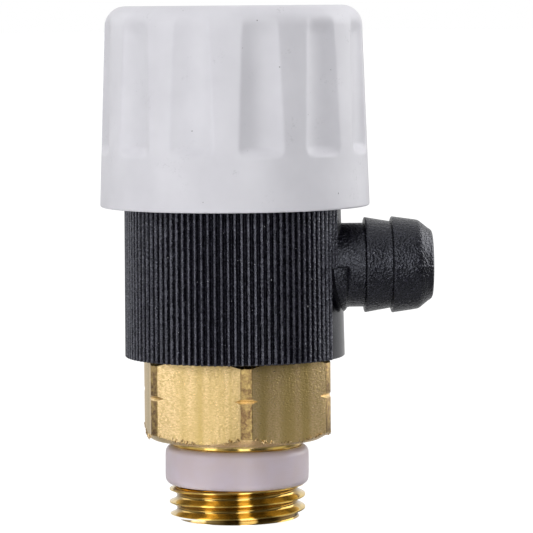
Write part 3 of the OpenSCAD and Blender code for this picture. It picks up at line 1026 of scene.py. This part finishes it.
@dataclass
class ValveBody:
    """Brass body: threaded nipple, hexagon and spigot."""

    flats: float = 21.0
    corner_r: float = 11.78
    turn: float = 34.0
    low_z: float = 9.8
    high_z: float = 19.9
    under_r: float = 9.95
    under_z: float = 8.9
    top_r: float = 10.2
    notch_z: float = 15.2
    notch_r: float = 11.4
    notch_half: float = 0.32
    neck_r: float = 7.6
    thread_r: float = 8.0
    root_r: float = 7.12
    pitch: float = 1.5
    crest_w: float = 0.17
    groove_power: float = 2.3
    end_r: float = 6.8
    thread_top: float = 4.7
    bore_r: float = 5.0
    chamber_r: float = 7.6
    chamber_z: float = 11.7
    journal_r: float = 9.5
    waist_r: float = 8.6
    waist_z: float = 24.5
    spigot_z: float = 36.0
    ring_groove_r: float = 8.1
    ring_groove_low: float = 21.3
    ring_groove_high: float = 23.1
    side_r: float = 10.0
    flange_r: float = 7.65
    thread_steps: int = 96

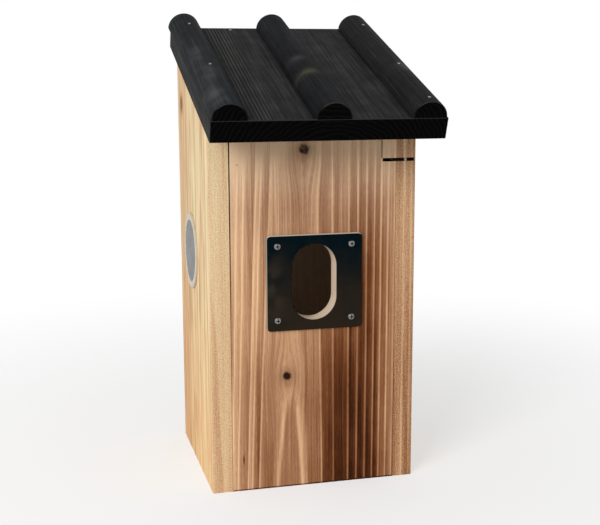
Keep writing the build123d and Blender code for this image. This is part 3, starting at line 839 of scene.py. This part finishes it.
- - - -
Task statement:
Please copy only these lines, exactly: the first line of the records through the line containing "threaded nipple, hexagon", ends included.

Solution to this exercise:
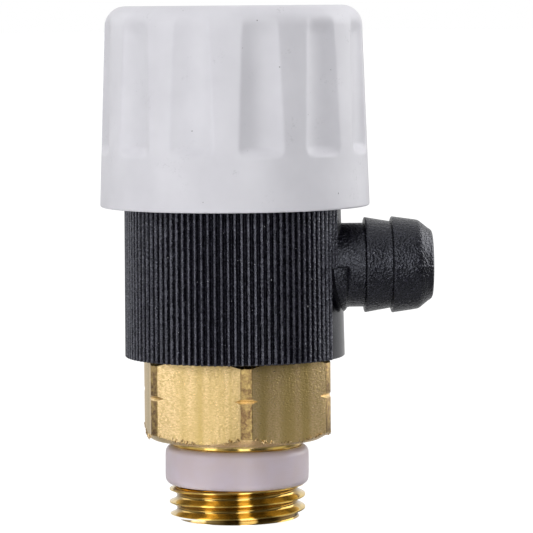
Write part 3 of the OpenSCAD and Blender code for this picture. It picks up at line 1026 of scene.py. This part finishes it.
@dataclass
class ValveBody:
    """Brass body: threaded nipple, hexagon and spigot."""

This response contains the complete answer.